--- Start Working data ---
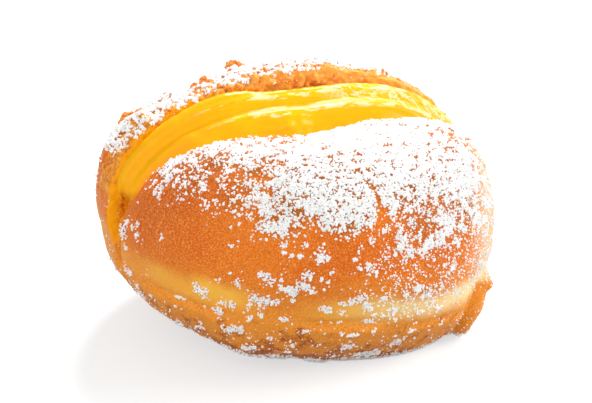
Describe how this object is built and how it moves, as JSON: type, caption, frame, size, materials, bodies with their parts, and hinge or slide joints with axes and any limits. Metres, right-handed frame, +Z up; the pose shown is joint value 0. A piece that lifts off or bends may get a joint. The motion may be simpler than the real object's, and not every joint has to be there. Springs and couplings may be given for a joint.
{
  "type": "custard filled doughnut",
  "caption": "Ball-shaped fried dough bun, slit across its top and filled with ridged egg custard, dusted with icing sugar.",
  "frame": {"origin": "the middle of the doughnut's box seen from above, on the surface that it rests on", "axes": "+Z up, +X along the doughnut's width towards the side that it leans on, +Y to its back; the slit runs across the top almost along X"},
  "size_m": [0.0996, 0.091, 0.0662],
  "materials": {
    "fried_dough": "matt fried crust, orange brown with a pale golden belt low on its sides",
    "egg_custard": "moist and softly glossy, with piped ridges",
    "icing_sugar": "dry white powder in small clumps"
  },
  "bodies": {
    "root": {"dough": "fried_dough", "custard": "egg_custard"}
  },
  "joints": []
}
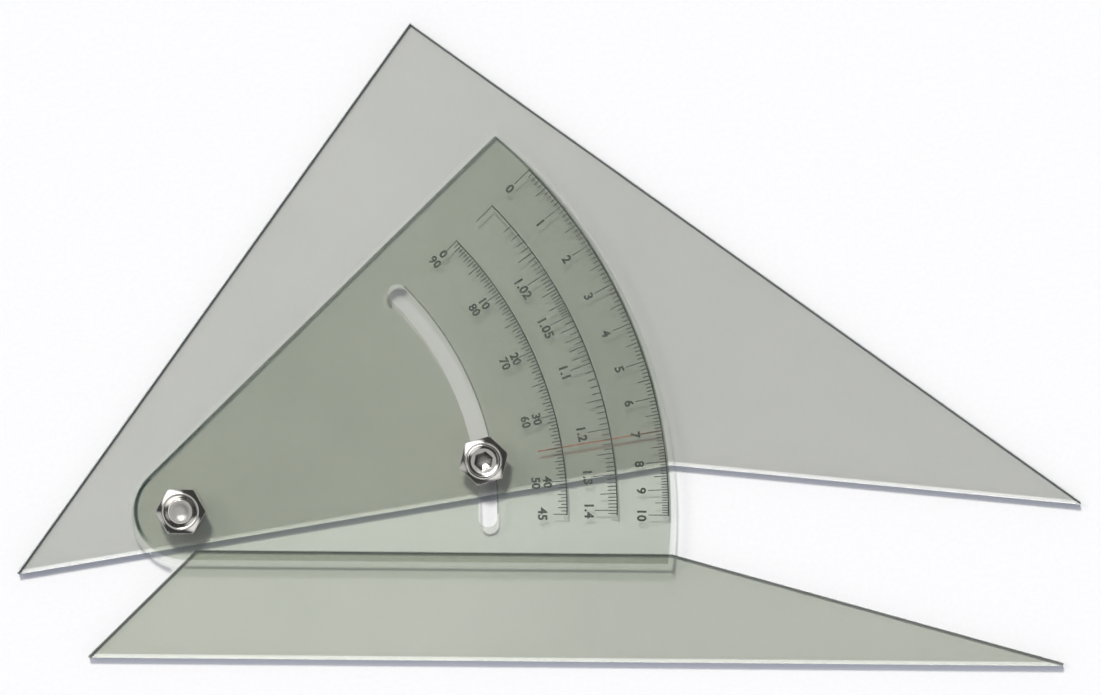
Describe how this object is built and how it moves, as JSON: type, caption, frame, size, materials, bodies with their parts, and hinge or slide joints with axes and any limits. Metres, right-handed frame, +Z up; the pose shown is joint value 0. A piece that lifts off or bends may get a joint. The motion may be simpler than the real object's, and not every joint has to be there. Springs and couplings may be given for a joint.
{
  "type": "adjustable set square",
  "caption": "Adjustable set square: two clear smoke-tinted ruling blades on one pivot, a slotted protractor with printed scales, and a clamp.",
  "frame": {"origin": "the pivot's axis, on the plane of the underside", "axes": "+X along the base arm's ruling edge to its long tip, +Y up the page, +Z up off the table"},
  "size_m": [0.2652, 0.1591, 0.0124],
  "materials": {
    "clear_sheet": "polished clear acrylic, smoke-green tint",
    "scale_ink": "dark screen-printed ink",
    "index_ink": "red-brown ink in a shallow groove",
    "bright_nickel": "bright nickel plate",
    "insert_brass": "turned brass"
  },
  "bodies": {
    "base": {"base_arm": "clear_sheet", "protractor_sector": "clear_sheet", "degree_scale": "scale_ink", "slope_scale": "scale_ink", "rise_scale": "scale_ink", "pivot_screw": "bright_nickel", "pivot_nut": "bright_nickel"},
    "arm": {"moving_arm": "clear_sheet", "index_line": "index_ink", "clamp_insert": "insert_brass"},
    "collar": {"clamp_collar": "bright_nickel"},
    "screw": {"clamp_screw": "bright_nickel"}
  },
  "joints": [
    {"name": "arm_swing", "type": "hinge", "parent": "base", "child": "arm", "pos_m": [0, 0, 0], "axis": [0, 0, 1], "range_deg": [-10, 35]},
    {"name": "clamp_lift", "type": "slide", "parent": "arm", "child": "collar", "axis": [0, 0, 1], "range_m": [0, 0.0007]},
    {"name": "clamp_turn", "type": "hinge", "parent": "collar", "child": "screw", "pos_m": [0.07514, 0.01325, 0.0088], "axis": [0, 0, 1], "range_deg": [0, 361]}
  ],
  "couplings": [
    {"joint": "clamp_turn", "follows": "clamp_lift", "rad_per_m": 8976}
  ]
}
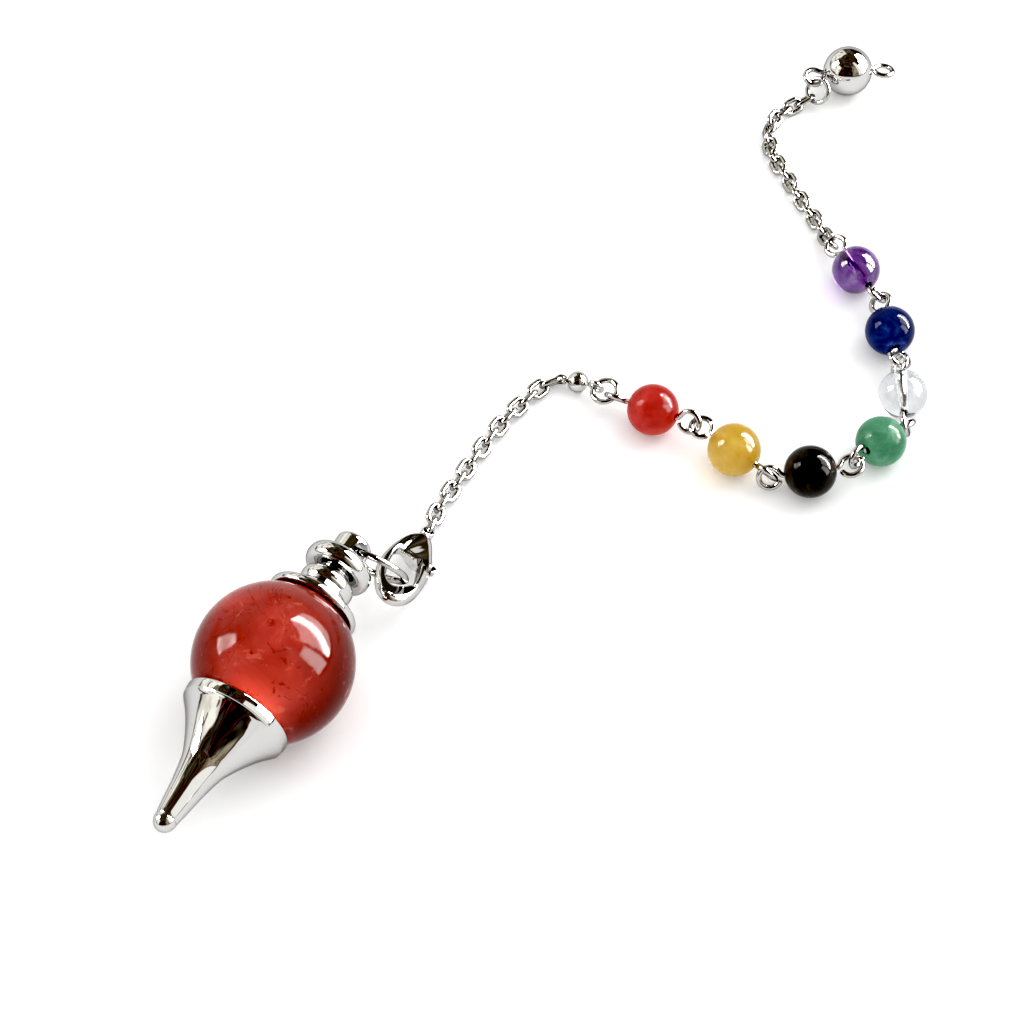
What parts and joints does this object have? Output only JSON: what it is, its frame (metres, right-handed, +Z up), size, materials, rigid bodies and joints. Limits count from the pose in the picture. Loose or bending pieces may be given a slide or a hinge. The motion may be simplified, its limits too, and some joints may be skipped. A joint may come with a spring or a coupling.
{
  "type": "pendulum pendant",
  "caption": "Pointed metal pendulum with a red stone ball, held by a lobster clasp on a fine chain with small stone beads and a metal ball at its free end.",
  "frame": {"origin": "middle of the whole lying object in plan, on the table that it lies on", "axes": "+Z up from the table; +Y from the cone's point towards the chain's free end, as it lies; +X to the right of that"},
  "size_m": [0.0886, 0.1242, 0.0176],
  "materials": {
    "plated_metal": "mirror-bright silver-coloured plating",
    "wire_metal": "bright plated wire",
    "chain_metal": "bright plated cable chain",
    "ball_stone": "polished translucent red stone",
    "red_stone": "polished red stone",
    "yellow_stone": "polished honey-yellow stone",
    "black_stone": "polished black stone",
    "green_stone": "polished cloudy green stone",
    "clear_quartz": "polished rock crystal",
    "blue_stone": "polished dark blue stone",
    "purple_quartz": "polished violet quartz"
  },
  "bodies": {
    "pendulum": {"stone_ball": "ball_stone", "point_cone": "plated_metal", "top_cap": "plated_metal", "hang_ring": "plated_metal", "clasp_body": "plated_metal", "chain_lower": "chain_metal", "stop_bead": "plated_metal", "link_ring": "plated_metal", "bead_red": "red_stone", "bead_yellow": "yellow_stone", "bead_black": "black_stone", "bead_green": "green_stone", "bead_clear": "clear_quartz", "bead_blue": "blue_stone", "bead_purple": "purple_quartz", "pin_red": "wire_metal", "pin_yellow": "wire_metal", "pin_black": "wire_metal", "pin_green": "wire_metal", "pin_clear": "wire_metal", "pin_blue": "wire_metal", "pin_purple": "wire_metal", "chain_upper": "chain_metal", "end_ring": "plated_metal", "end_ball": "plated_metal", "end_pin": "wire_metal"},
    "clasp_lever": {"clasp_lever": "plated_metal"}
  },
  "joints": [
    {"name": "lever_hinge", "type": "hinge", "parent": "pendulum", "child": "clasp_lever", "pos_m": [-0.01732, -0.02488, 0.00218], "axis": [-0.425, -0.1429, -0.8939], "range_deg": [0, 15], "stiffness_Nm_per_rad": 0.002, "springref_deg": -11.46}
  ]
}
--- End Working data ---
### Prompt:
Copy the material above verbatim.

### Full solution:
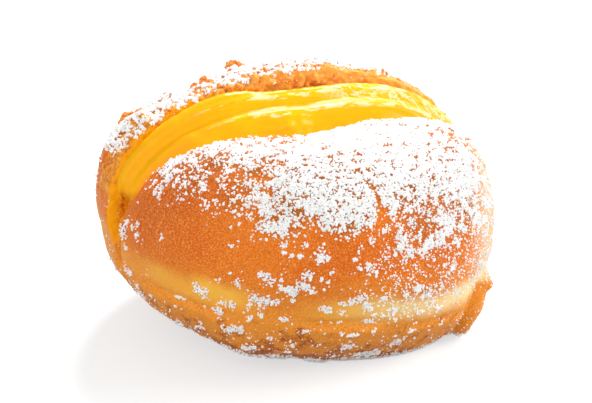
Describe how this object is built and how it moves, as JSON: type, caption, frame, size, materials, bodies with their parts, and hinge or slide joints with axes and any limits. Metres, right-handed frame, +Z up; the pose shown is joint value 0. A piece that lifts off or bends may get a joint. The motion may be simpler than the real object's, and not every joint has to be there. Springs and couplings may be given for a joint.
{
  "type": "custard filled doughnut",
  "caption": "Ball-shaped fried dough bun, slit across its top and filled with ridged egg custard, dusted with icing sugar.",
  "frame": {"origin": "the middle of the doughnut's box seen from above, on the surface that it rests on", "axes": "+Z up, +X along the doughnut's width towards the side that it leans on, +Y to its back; the slit runs across the top almost along X"},
  "size_m": [0.0996, 0.091, 0.0662],
  "materials": {
    "fried_dough": "matt fried crust, orange brown with a pale golden belt low on its sides",
    "egg_custard": "moist and softly glossy, with piped ridges",
    "icing_sugar": "dry white powder in small clumps"
  },
  "bodies": {
    "root": {"dough": "fried_dough", "custard": "egg_custard"}
  },
  "joints": []
}
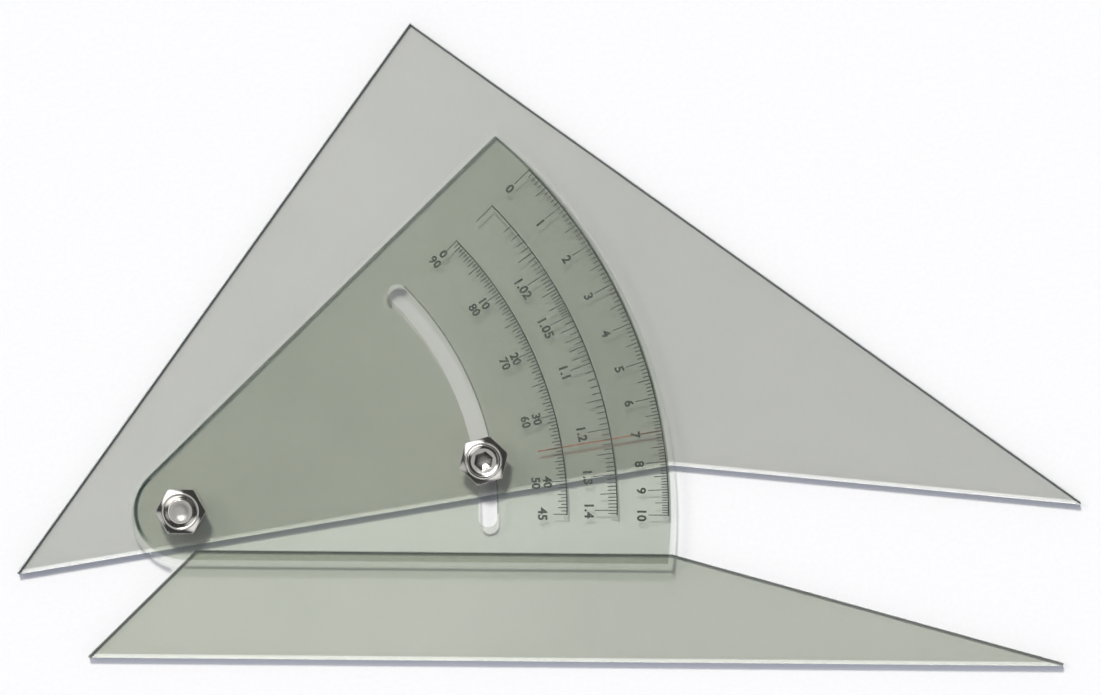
Describe how this object is built and how it moves, as JSON: type, caption, frame, size, materials, bodies with their parts, and hinge or slide joints with axes and any limits. Metres, right-handed frame, +Z up; the pose shown is joint value 0. A piece that lifts off or bends may get a joint. The motion may be simpler than the real object's, and not every joint has to be there. Springs and couplings may be given for a joint.
{
  "type": "adjustable set square",
  "caption": "Adjustable set square: two clear smoke-tinted ruling blades on one pivot, a slotted protractor with printed scales, and a clamp.",
  "frame": {"origin": "the pivot's axis, on the plane of the underside", "axes": "+X along the base arm's ruling edge to its long tip, +Y up the page, +Z up off the table"},
  "size_m": [0.2652, 0.1591, 0.0124],
  "materials": {
    "clear_sheet": "polished clear acrylic, smoke-green tint",
    "scale_ink": "dark screen-printed ink",
    "index_ink": "red-brown ink in a shallow groove",
    "bright_nickel": "bright nickel plate",
    "insert_brass": "turned brass"
  },
  "bodies": {
    "base": {"base_arm": "clear_sheet", "protractor_sector": "clear_sheet", "degree_scale": "scale_ink", "slope_scale": "scale_ink", "rise_scale": "scale_ink", "pivot_screw": "bright_nickel", "pivot_nut": "bright_nickel"},
    "arm": {"moving_arm": "clear_sheet", "index_line": "index_ink", "clamp_insert": "insert_brass"},
    "collar": {"clamp_collar": "bright_nickel"},
    "screw": {"clamp_screw": "bright_nickel"}
  },
  "joints": [
    {"name": "arm_swing", "type": "hinge", "parent": "base", "child": "arm", "pos_m": [0, 0, 0], "axis": [0, 0, 1], "range_deg": [-10, 35]},
    {"name": "clamp_lift", "type": "slide", "parent": "arm", "child": "collar", "axis": [0, 0, 1], "range_m": [0, 0.0007]},
    {"name": "clamp_turn", "type": "hinge", "parent": "collar", "child": "screw", "pos_m": [0.07514, 0.01325, 0.0088], "axis": [0, 0, 1], "range_deg": [0, 361]}
  ],
  "couplings": [
    {"joint": "clamp_turn", "follows": "clamp_lift", "rad_per_m": 8976}
  ]
}
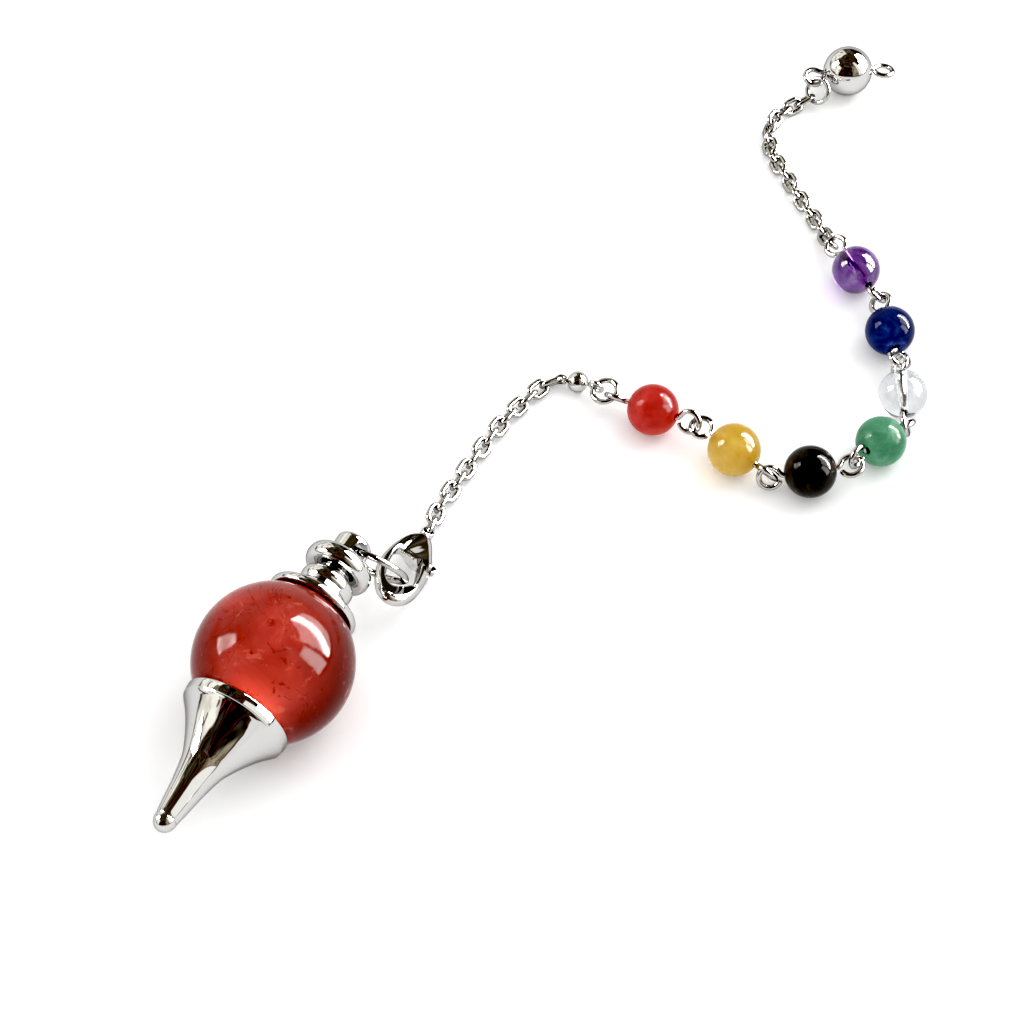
What parts and joints does this object have? Output only JSON: what it is, its frame (metres, right-handed, +Z up), size, materials, rigid bodies and joints. Limits count from the pose in the picture. Loose or bending pieces may be given a slide or a hinge. The motion may be simplified, its limits too, and some joints may be skipped. A joint may come with a spring or a coupling.
{
  "type": "pendulum pendant",
  "caption": "Pointed metal pendulum with a red stone ball, held by a lobster clasp on a fine chain with small stone beads and a metal ball at its free end.",
  "frame": {"origin": "middle of the whole lying object in plan, on the table that it lies on", "axes": "+Z up from the table; +Y from the cone's point towards the chain's free end, as it lies; +X to the right of that"},
  "size_m": [0.0886, 0.1242, 0.0176],
  "materials": {
    "plated_metal": "mirror-bright silver-coloured plating",
    "wire_metal": "bright plated wire",
    "chain_metal": "bright plated cable chain",
    "ball_stone": "polished translucent red stone",
    "red_stone": "polished red stone",
    "yellow_stone": "polished honey-yellow stone",
    "black_stone": "polished black stone",
    "green_stone": "polished cloudy green stone",
    "clear_quartz": "polished rock crystal",
    "blue_stone": "polished dark blue stone",
    "purple_quartz": "polished violet quartz"
  },
  "bodies": {
    "pendulum": {"stone_ball": "ball_stone", "point_cone": "plated_metal", "top_cap": "plated_metal", "hang_ring": "plated_metal", "clasp_body": "plated_metal", "chain_lower": "chain_metal", "stop_bead": "plated_metal", "link_ring": "plated_metal", "bead_red": "red_stone", "bead_yellow": "yellow_stone", "bead_black": "black_stone", "bead_green": "green_stone", "bead_clear": "clear_quartz", "bead_blue": "blue_stone", "bead_purple": "purple_quartz", "pin_red": "wire_metal", "pin_yellow": "wire_metal", "pin_black": "wire_metal", "pin_green": "wire_metal", "pin_clear": "wire_metal", "pin_blue": "wire_metal", "pin_purple": "wire_metal", "chain_upper": "chain_metal", "end_ring": "plated_metal", "end_ball": "plated_metal", "end_pin": "wire_metal"},
    "clasp_lever": {"clasp_lever": "plated_metal"}
  },
  "joints": [
    {"name": "lever_hinge", "type": "hinge", "parent": "pendulum", "child": "clasp_lever", "pos_m": [-0.01732, -0.02488, 0.00218], "axis": [-0.425, -0.1429, -0.8939], "range_deg": [0, 15], "stiffness_Nm_per_rad": 0.002, "springref_deg": -11.46}
  ]
}